# Current Projects



## Pearl B (Sep 27, 2008)

I like threads like this :drum:

My current projects. Im getting the 32 Kromski RH Loom. I decided maybe it would be good to have a little loom to do test projects, string & color combos. All you need to get started, for $129. So I got the little Ashford Sample it Loom from my LYS yesterday. :rock:

I wanted it to look older so stained it with a darker rub on wax. I forgot the Heddle though :hysterical:

While I was there I couldn't resist the Mountain Colors Targhee!
Its so yummy!!


----------



## Kasota (Nov 25, 2013)

PearlB, you do realize you are self-enabling. ound:

Looks like bunches of fun!!! And that fiber is so yummy!!


----------



## Pearl B (Sep 27, 2008)

> you do realize you are self-enabling


 I know, I know :hysterical::hysterical:

I already don't regret it  It takes some effort to get warped. :rock:
I would hate to have to learn the basics, or obvious on a 32 :hair :run:


----------



## Kasota (Nov 25, 2013)

When will you get your Kromski? Do you have a tracking number?? What are you going to make on the Ashford loom?


----------



## Pearl B (Sep 27, 2008)

Tuesday! Im just goofing around on the Ashford.
I want to try different thread combos.

Its going to be my main experimental loom. 
Will probably do washcloths, scarves & things like that on it, if I want to make something.


----------



## Marchwind (May 10, 2002)

Pearl, are you using the direct warping method? If not it is a must learn, must do method, super easy too! http://youtu.be/fa1WrHOTjxY


----------



## Pearl B (Sep 27, 2008)

Yes!. I warped to that vid yesterday. Darn that girl, she makes it look so easy!


----------



## Pearl B (Sep 27, 2008)

Maybe this is a silly question, do you leave the warp tight when your not weaving? 

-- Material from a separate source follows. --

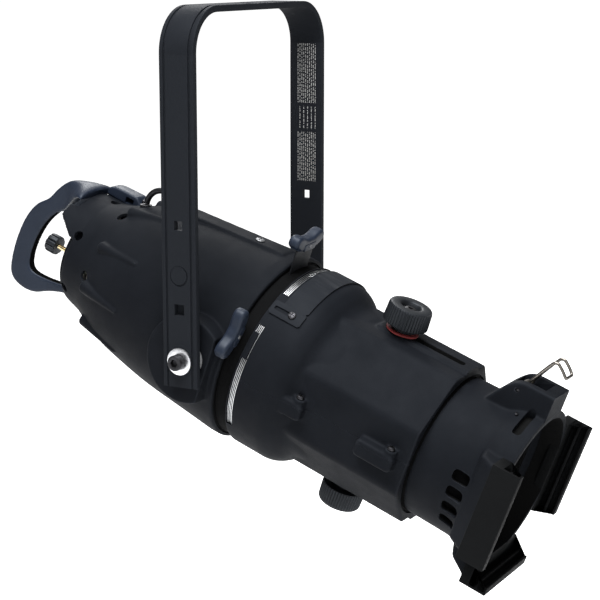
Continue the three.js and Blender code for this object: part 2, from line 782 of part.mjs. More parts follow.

I don't usually leave tension on my wheels & am wondering if its the same with the looms?

Tia


----------



## SvenskaFlicka (Nov 2, 2011)

I leave it tight. I have had problems with my tension not being even if I loosen it.


----------



## Pearl B (Sep 27, 2008)

Thank you Svenska!

Just messing with it, I can get the tension as tight, or tighter, after I loosen it.
Thats kinda what got me curious about it.


----------



## Osiris (Jun 9, 2010)

Strangely satisfying ..........


----------



## Osiris (Jun 9, 2010)

There are 2 great videos on warping the RHL which uses a continuous warp. 
[ame]https://www.youtube.com/watch?v=fa1WrHOTjxY[/ame]
Check it out. Saves a lot of time. 

Here's another - saves a lot of space!:
[ame]https://www.youtube.com/watch?v=wD6EmqEW_gI[/ame]


----------



## featherbottoms (May 28, 2005)

Osiris, that video with the green and white warp is how I learned to warp my rh loom. I've watched several and that's the best one I've seen. I've had rh looms now for just over two years and started out watching that video before I ever even tried putting on the first warp.

Pearl, it's worth watching, many times. Even though I've watched it probably 20 times I still warped a rh loom backward - twice - a few months ago and couldn't for the life of me figure out what I'd done wrong. I rewatched that video and saw my mistake almost immediately. 

I have to admit that I'm way more fond of floor looms than rh looms, but my floor looms have been in storage for almost a year so the rh loom has been all I've had. It's been good to have, too, and I've learned to really enjoy working and weaving on this last one.


----------



## Osiris (Jun 9, 2010)

featherbottoms said:


> Osiris, that video with the green and white warp is how I learned to warp my rh loom. I've watched several and that's the best one I've seen. I've had rh looms now for just over two years and started out watching that video before I ever even tried putting on the first warp.


That's exactly what I did with my table loom. I watched the Ashford video about 10 times before I built a warping board and decided to go for it! ;-) Only been messing with weaving since April but I've learned a lot in those 4 months. I have the Davison and Dixon books and Osterkamp warping with a paddle book (ugh!) Don't think I'll ever master that! Just ordered the Laura Fry dvd on wet finishing. 

This time I used an improvised valet (trapeze) with weighted water jugs! Worked SOOOO much better. Had to clamp this little loom down, but it worked!


----------